Directions: Quote the whole listing verbatim.
=-=-=-=-=
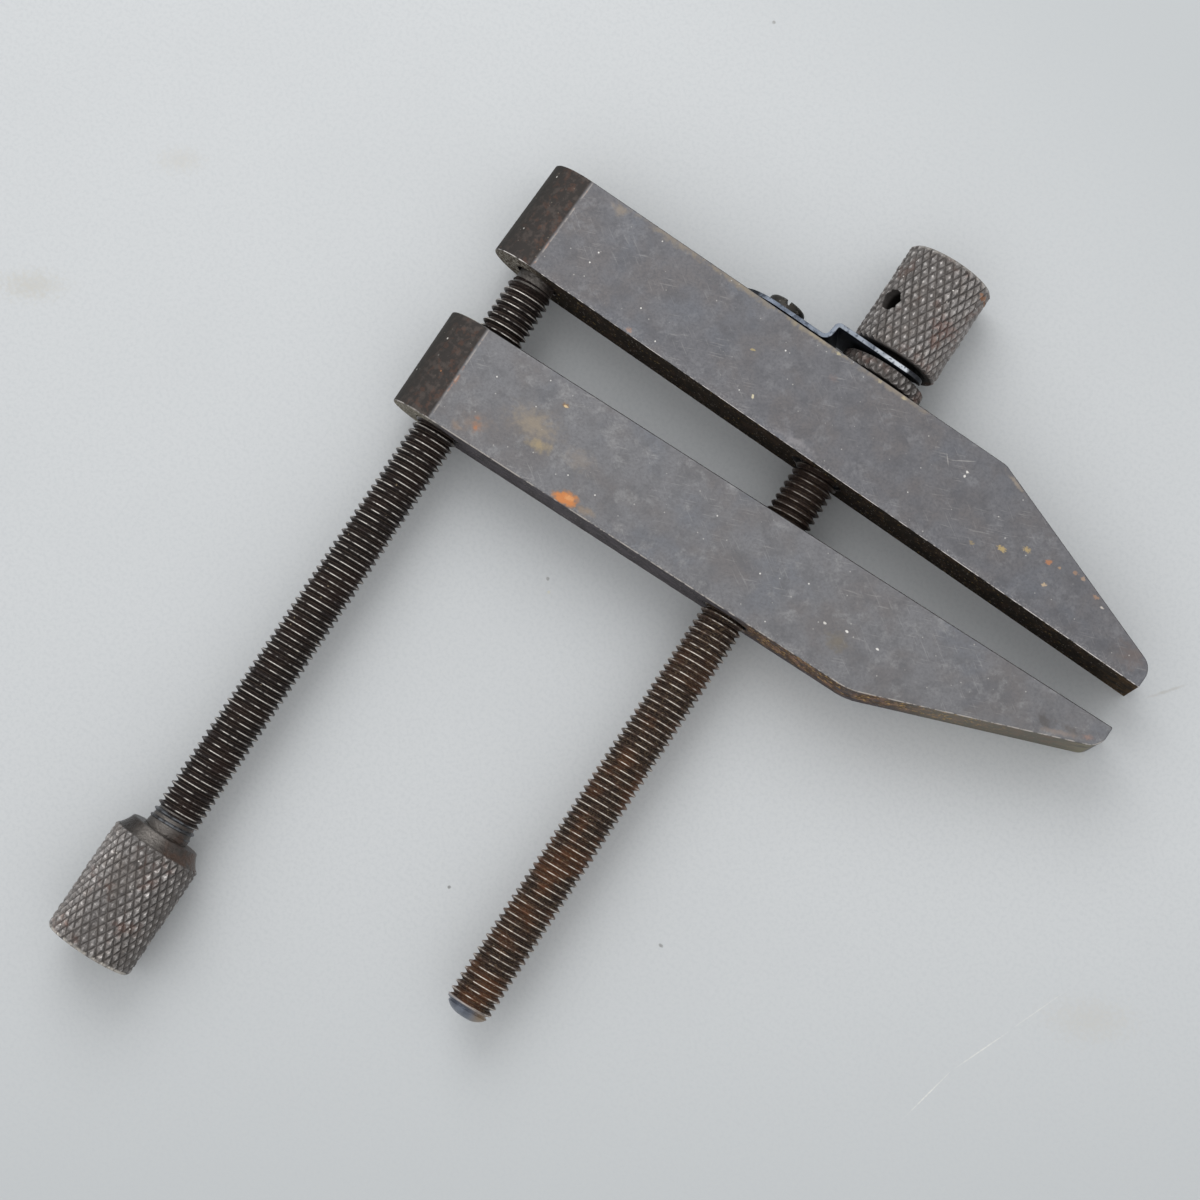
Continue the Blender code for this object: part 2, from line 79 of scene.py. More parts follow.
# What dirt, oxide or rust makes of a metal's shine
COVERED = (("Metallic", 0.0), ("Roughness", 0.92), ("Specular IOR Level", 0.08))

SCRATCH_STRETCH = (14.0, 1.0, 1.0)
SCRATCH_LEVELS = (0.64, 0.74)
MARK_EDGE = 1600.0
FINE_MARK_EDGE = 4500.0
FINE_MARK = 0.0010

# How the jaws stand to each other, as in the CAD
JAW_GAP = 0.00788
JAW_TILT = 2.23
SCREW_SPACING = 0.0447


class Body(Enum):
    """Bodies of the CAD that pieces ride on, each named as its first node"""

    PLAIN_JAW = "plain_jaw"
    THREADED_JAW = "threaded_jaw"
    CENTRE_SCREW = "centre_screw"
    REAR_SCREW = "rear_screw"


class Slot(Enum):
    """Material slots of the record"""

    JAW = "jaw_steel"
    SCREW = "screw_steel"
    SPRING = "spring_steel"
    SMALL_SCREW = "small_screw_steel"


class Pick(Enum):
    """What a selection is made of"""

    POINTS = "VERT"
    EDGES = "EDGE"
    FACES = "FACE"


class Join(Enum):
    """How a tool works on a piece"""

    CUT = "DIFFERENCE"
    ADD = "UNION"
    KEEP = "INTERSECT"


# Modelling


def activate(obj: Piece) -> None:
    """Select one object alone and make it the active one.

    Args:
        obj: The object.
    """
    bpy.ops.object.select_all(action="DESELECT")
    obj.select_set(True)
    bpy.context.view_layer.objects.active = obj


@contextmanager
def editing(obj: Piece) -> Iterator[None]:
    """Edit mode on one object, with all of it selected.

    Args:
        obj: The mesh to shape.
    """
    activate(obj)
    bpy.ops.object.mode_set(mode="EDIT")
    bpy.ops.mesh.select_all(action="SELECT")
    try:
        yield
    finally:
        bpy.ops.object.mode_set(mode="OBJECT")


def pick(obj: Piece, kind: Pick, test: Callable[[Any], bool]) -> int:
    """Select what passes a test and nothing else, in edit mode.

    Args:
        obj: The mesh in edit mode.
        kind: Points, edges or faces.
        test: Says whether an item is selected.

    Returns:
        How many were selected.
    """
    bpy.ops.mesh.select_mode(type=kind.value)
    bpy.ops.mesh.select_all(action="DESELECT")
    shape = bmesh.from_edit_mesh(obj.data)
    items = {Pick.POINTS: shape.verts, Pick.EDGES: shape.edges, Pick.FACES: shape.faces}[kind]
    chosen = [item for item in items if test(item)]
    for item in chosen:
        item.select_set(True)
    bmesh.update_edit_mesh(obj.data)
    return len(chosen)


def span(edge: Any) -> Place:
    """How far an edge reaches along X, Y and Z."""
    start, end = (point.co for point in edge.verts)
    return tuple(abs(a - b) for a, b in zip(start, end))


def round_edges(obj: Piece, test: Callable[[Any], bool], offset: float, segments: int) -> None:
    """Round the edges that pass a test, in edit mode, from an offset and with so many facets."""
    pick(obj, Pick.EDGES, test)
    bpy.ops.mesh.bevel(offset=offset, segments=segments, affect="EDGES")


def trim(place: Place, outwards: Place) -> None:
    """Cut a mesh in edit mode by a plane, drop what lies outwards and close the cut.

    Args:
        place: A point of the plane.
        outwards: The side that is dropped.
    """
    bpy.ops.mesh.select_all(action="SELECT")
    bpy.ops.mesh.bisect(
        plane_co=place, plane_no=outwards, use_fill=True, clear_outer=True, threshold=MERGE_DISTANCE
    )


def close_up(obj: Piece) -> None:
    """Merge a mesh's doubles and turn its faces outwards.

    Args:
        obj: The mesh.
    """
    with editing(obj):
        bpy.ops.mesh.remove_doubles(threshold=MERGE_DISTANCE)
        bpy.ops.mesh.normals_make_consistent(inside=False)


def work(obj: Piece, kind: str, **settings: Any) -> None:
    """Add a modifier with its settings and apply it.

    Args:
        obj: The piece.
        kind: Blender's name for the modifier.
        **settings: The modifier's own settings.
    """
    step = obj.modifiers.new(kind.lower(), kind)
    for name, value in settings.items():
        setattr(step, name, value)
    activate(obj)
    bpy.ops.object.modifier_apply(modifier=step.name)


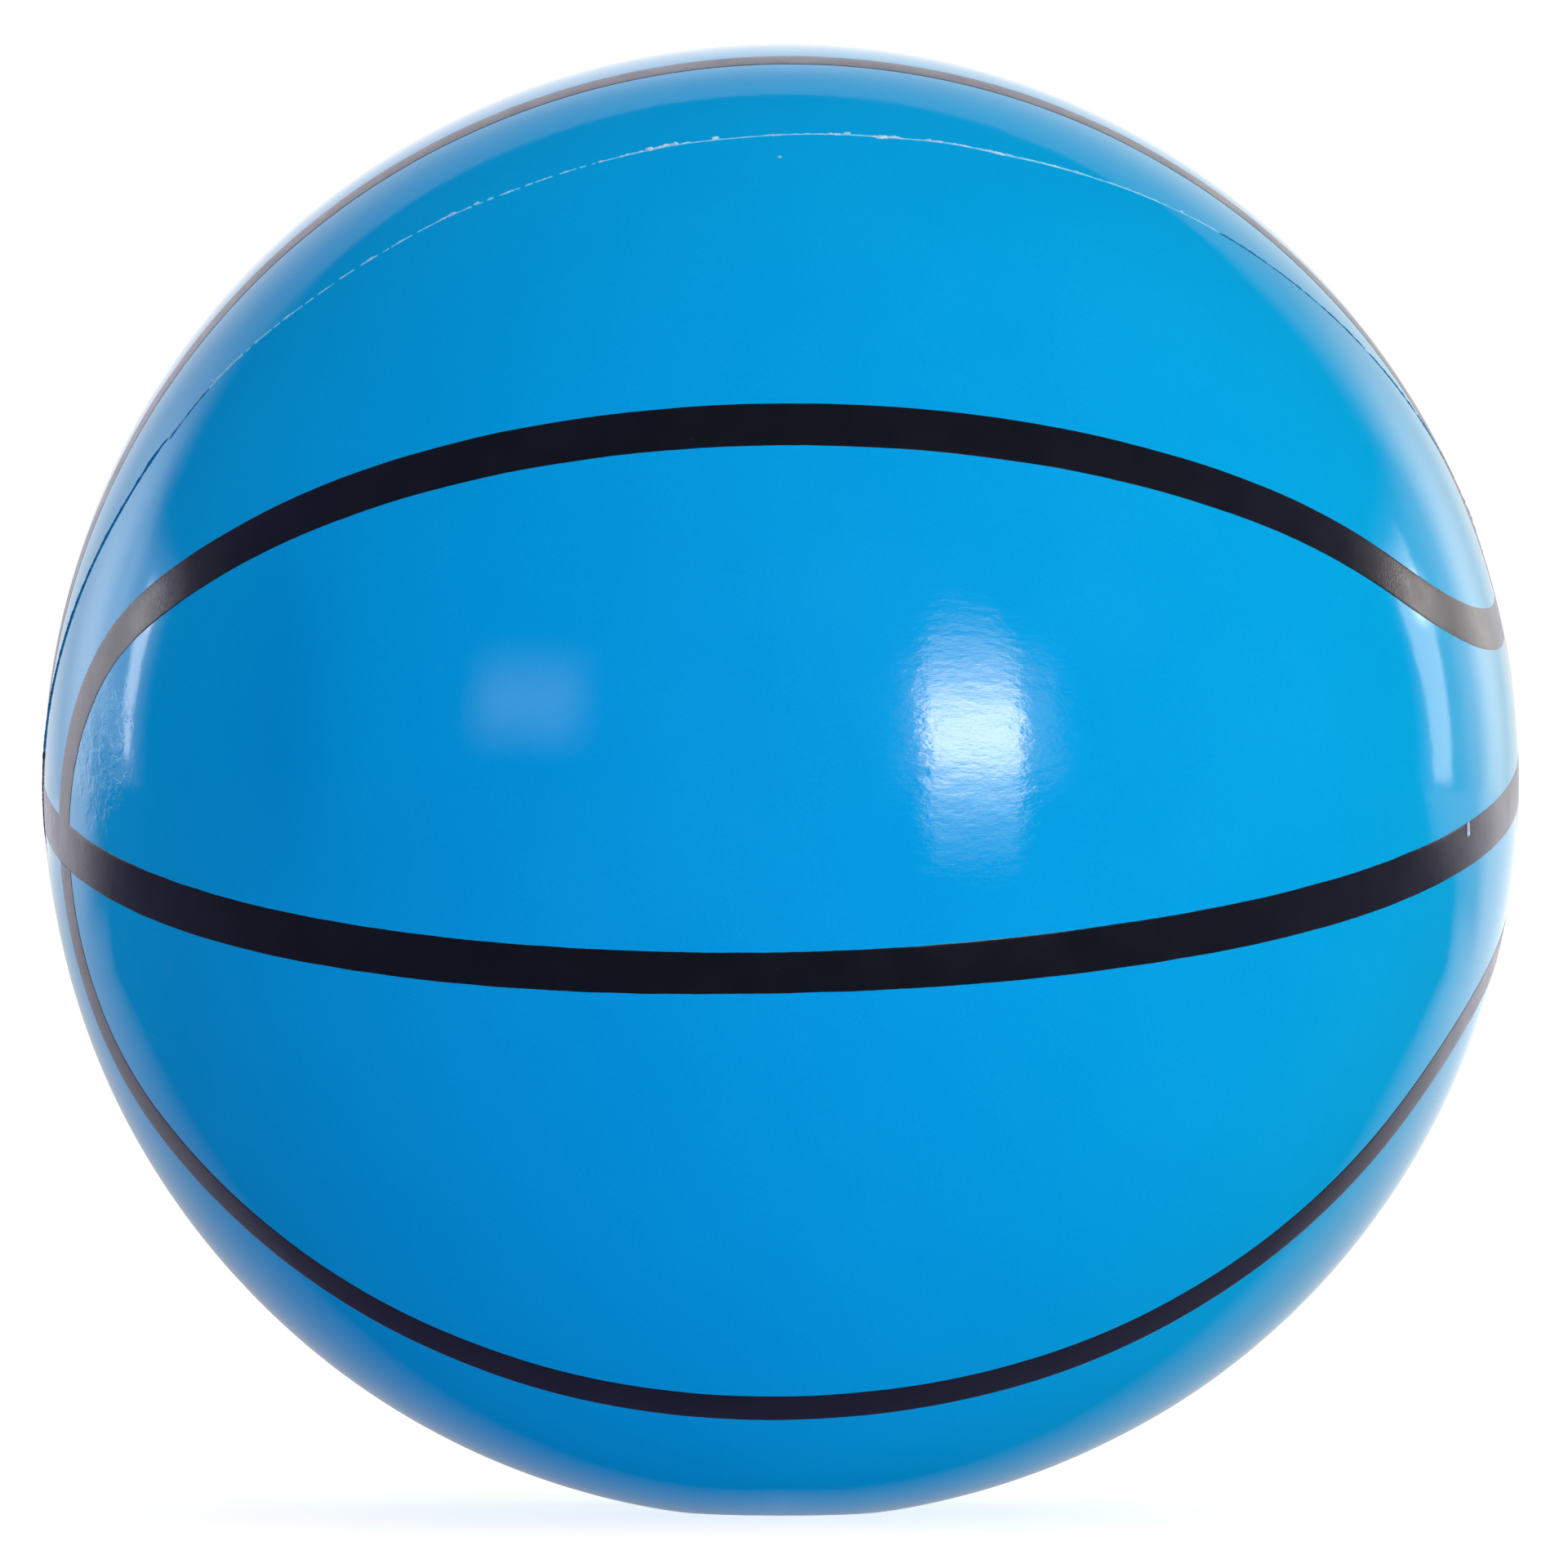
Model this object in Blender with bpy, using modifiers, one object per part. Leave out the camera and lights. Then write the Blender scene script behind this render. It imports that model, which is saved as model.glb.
=-=-=-=-=
Answer for this exercise:
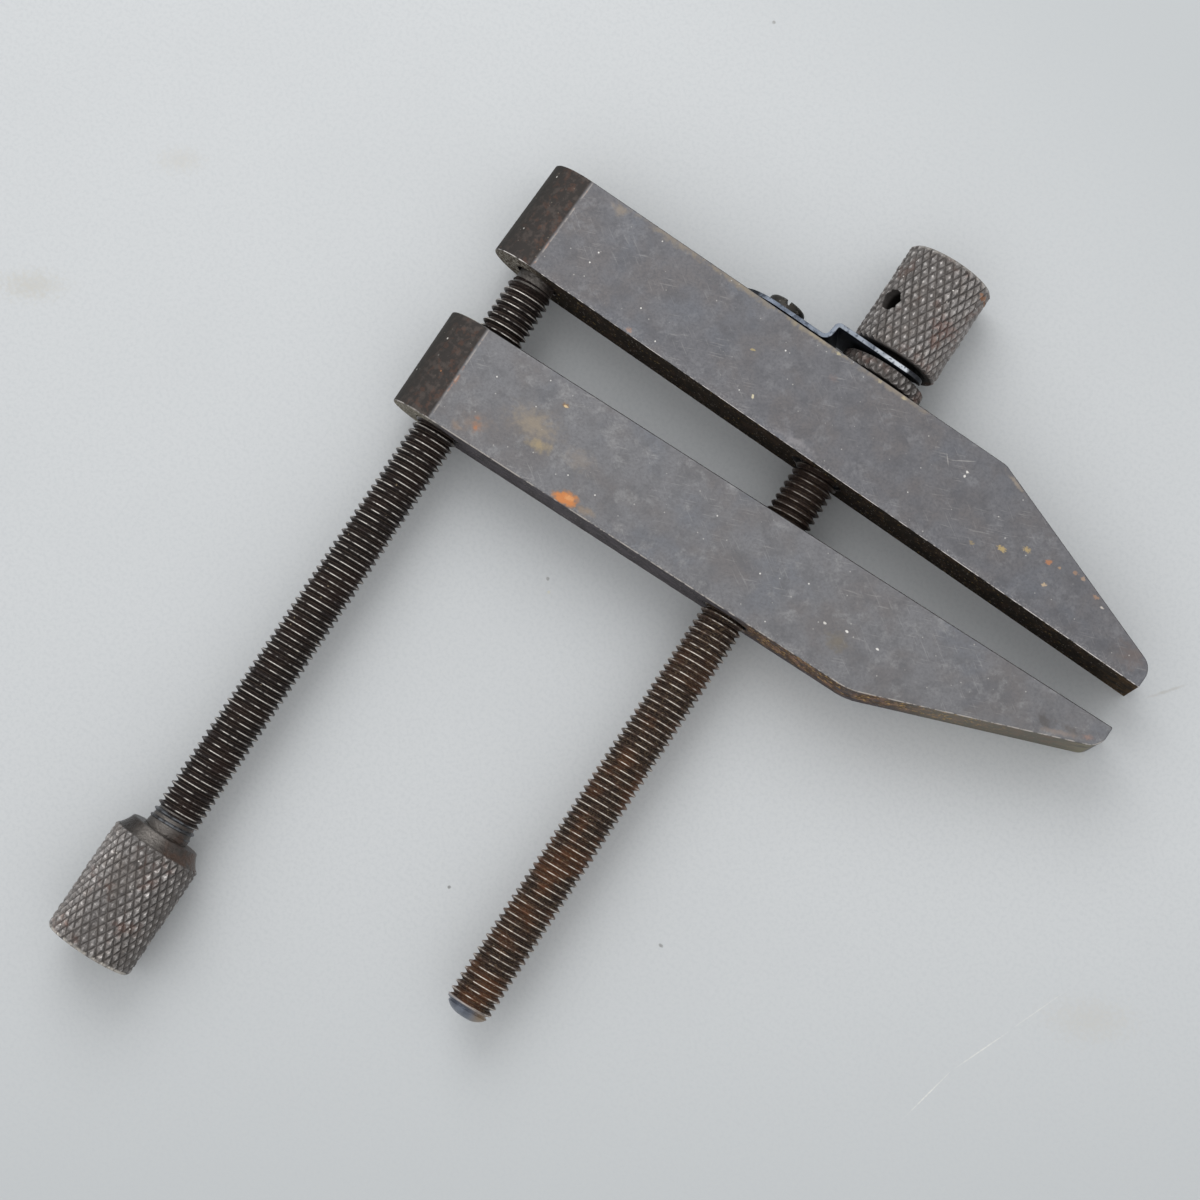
Continue the Blender code for this object: part 2, from line 79 of scene.py. More parts follow.
# What dirt, oxide or rust makes of a metal's shine
COVERED = (("Metallic", 0.0), ("Roughness", 0.92), ("Specular IOR Level", 0.08))

SCRATCH_STRETCH = (14.0, 1.0, 1.0)
SCRATCH_LEVELS = (0.64, 0.74)
MARK_EDGE = 1600.0
FINE_MARK_EDGE = 4500.0
FINE_MARK = 0.0010

# How the jaws stand to each other, as in the CAD
JAW_GAP = 0.00788
JAW_TILT = 2.23
SCREW_SPACING = 0.0447


class Body(Enum):
    """Bodies of the CAD that pieces ride on, each named as its first node"""

    PLAIN_JAW = "plain_jaw"
    THREADED_JAW = "threaded_jaw"
    CENTRE_SCREW = "centre_screw"
    REAR_SCREW = "rear_screw"


class Slot(Enum):
    """Material slots of the record"""

    JAW = "jaw_steel"
    SCREW = "screw_steel"
    SPRING = "spring_steel"
    SMALL_SCREW = "small_screw_steel"


class Pick(Enum):
    """What a selection is made of"""

    POINTS = "VERT"
    EDGES = "EDGE"
    FACES = "FACE"


class Join(Enum):
    """How a tool works on a piece"""

    CUT = "DIFFERENCE"
    ADD = "UNION"
    KEEP = "INTERSECT"


# Modelling


def activate(obj: Piece) -> None:
    """Select one object alone and make it the active one.

    Args:
        obj: The object.
    """
    bpy.ops.object.select_all(action="DESELECT")
    obj.select_set(True)
    bpy.context.view_layer.objects.active = obj


@contextmanager
def editing(obj: Piece) -> Iterator[None]:
    """Edit mode on one object, with all of it selected.

    Args:
        obj: The mesh to shape.
    """
    activate(obj)
    bpy.ops.object.mode_set(mode="EDIT")
    bpy.ops.mesh.select_all(action="SELECT")
    try:
        yield
    finally:
        bpy.ops.object.mode_set(mode="OBJECT")


def pick(obj: Piece, kind: Pick, test: Callable[[Any], bool]) -> int:
    """Select what passes a test and nothing else, in edit mode.

    Args:
        obj: The mesh in edit mode.
        kind: Points, edges or faces.
        test: Says whether an item is selected.

    Returns:
        How many were selected.
    """
    bpy.ops.mesh.select_mode(type=kind.value)
    bpy.ops.mesh.select_all(action="DESELECT")
    shape = bmesh.from_edit_mesh(obj.data)
    items = {Pick.POINTS: shape.verts, Pick.EDGES: shape.edges, Pick.FACES: shape.faces}[kind]
    chosen = [item for item in items if test(item)]
    for item in chosen:
        item.select_set(True)
    bmesh.update_edit_mesh(obj.data)
    return len(chosen)


def span(edge: Any) -> Place:
    """How far an edge reaches along X, Y and Z."""
    start, end = (point.co for point in edge.verts)
    return tuple(abs(a - b) for a, b in zip(start, end))


def round_edges(obj: Piece, test: Callable[[Any], bool], offset: float, segments: int) -> None:
    """Round the edges that pass a test, in edit mode, from an offset and with so many facets."""
    pick(obj, Pick.EDGES, test)
    bpy.ops.mesh.bevel(offset=offset, segments=segments, affect="EDGES")


def trim(place: Place, outwards: Place) -> None:
    """Cut a mesh in edit mode by a plane, drop what lies outwards and close the cut.

    Args:
        place: A point of the plane.
        outwards: The side that is dropped.
    """
    bpy.ops.mesh.select_all(action="SELECT")
    bpy.ops.mesh.bisect(
        plane_co=place, plane_no=outwards, use_fill=True, clear_outer=True, threshold=MERGE_DISTANCE
    )


def close_up(obj: Piece) -> None:
    """Merge a mesh's doubles and turn its faces outwards.

    Args:
        obj: The mesh.
    """
    with editing(obj):
        bpy.ops.mesh.remove_doubles(threshold=MERGE_DISTANCE)
        bpy.ops.mesh.normals_make_consistent(inside=False)


def work(obj: Piece, kind: str, **settings: Any) -> None:
    """Add a modifier with its settings and apply it.

    Args:
        obj: The piece.
        kind: Blender's name for the modifier.
        **settings: The modifier's own settings.
    """
    step = obj.modifiers.new(kind.lower(), kind)
    for name, value in settings.items():
        setattr(step, name, value)
    activate(obj)
    bpy.ops.object.modifier_apply(modifier=step.name)


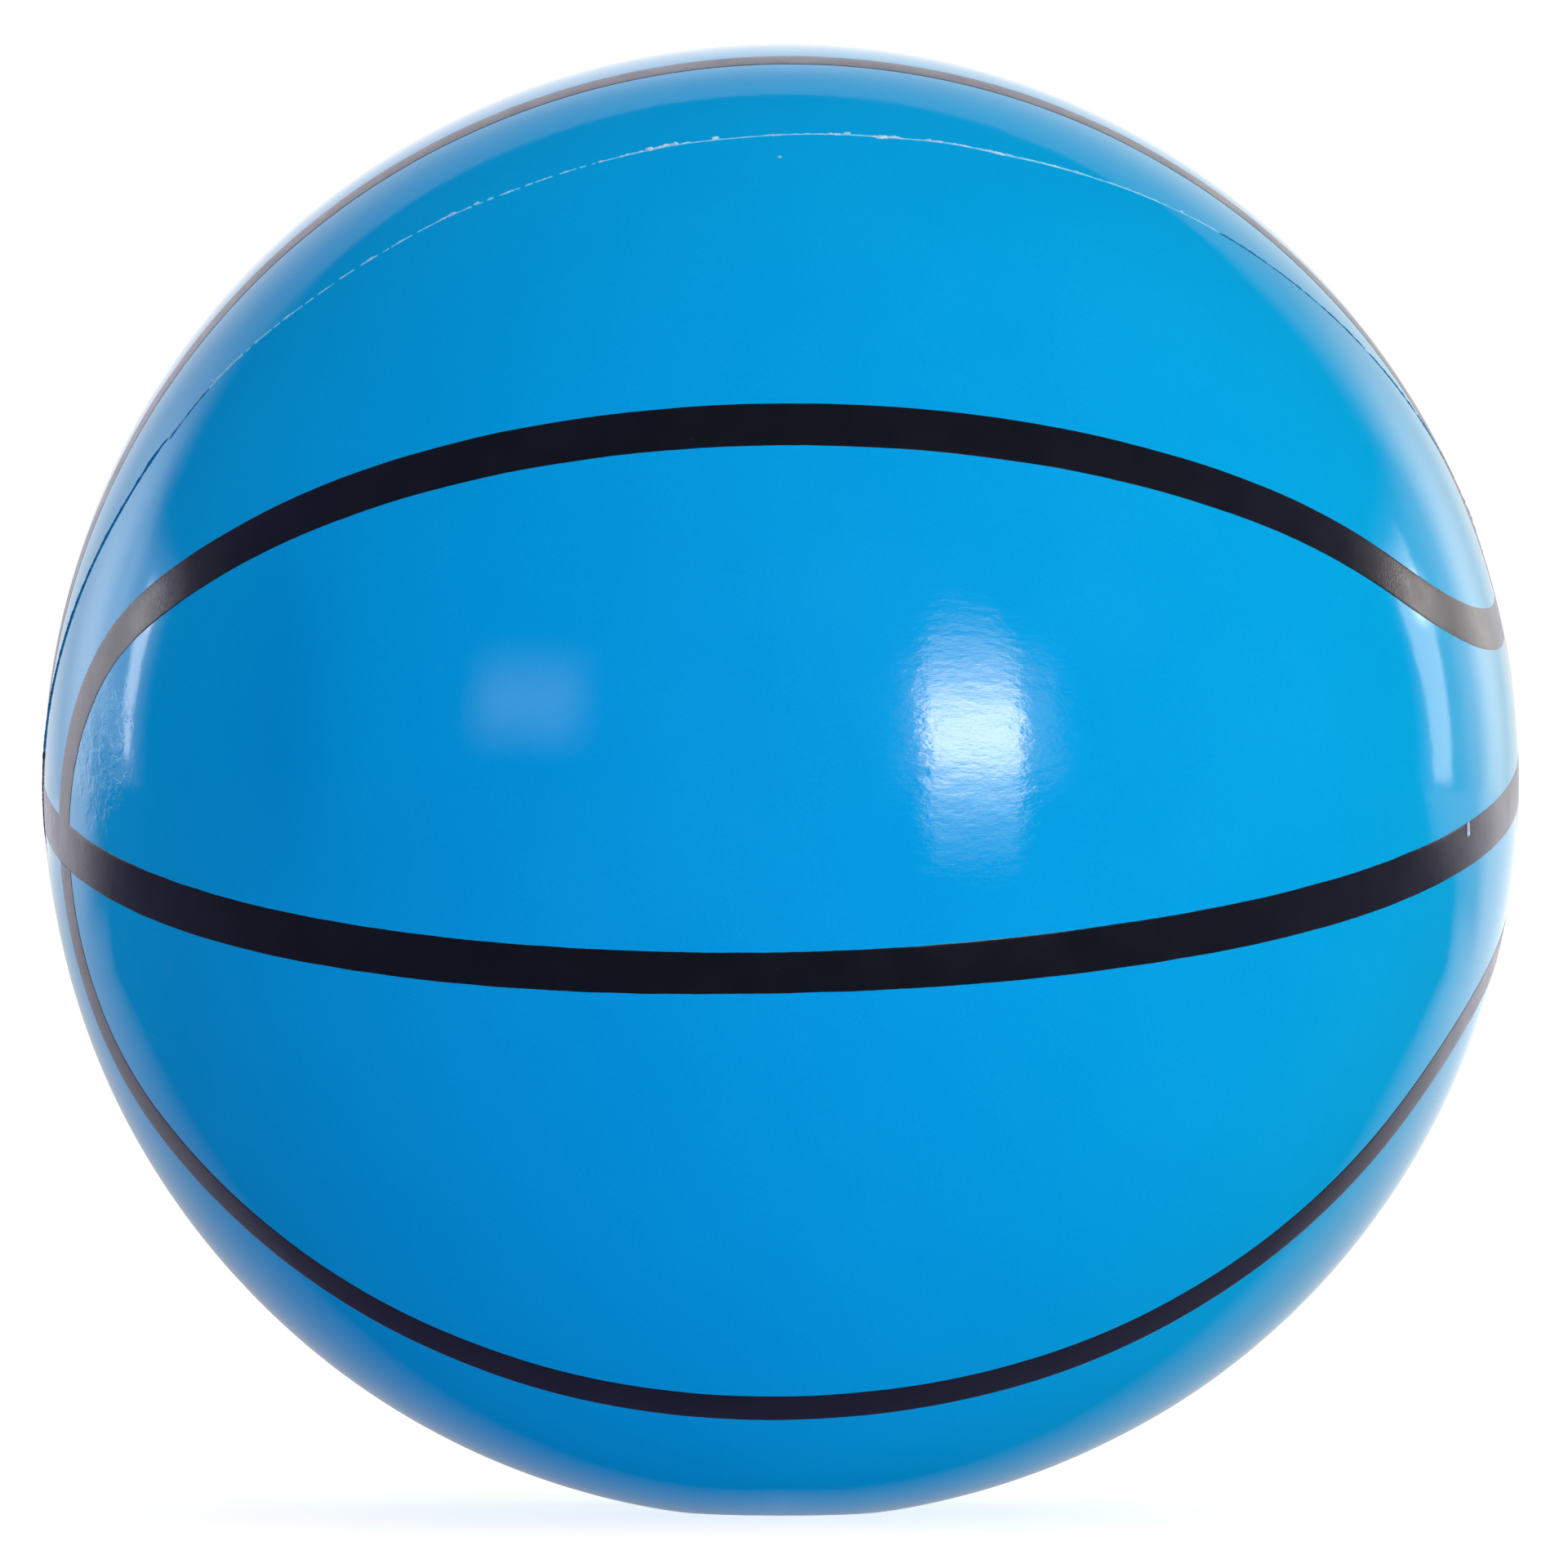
Model this object in Blender with bpy, using modifiers, one object per part. Leave out the camera and lights. Then write the Blender scene script behind this render. It imports that model, which is saved as model.glb.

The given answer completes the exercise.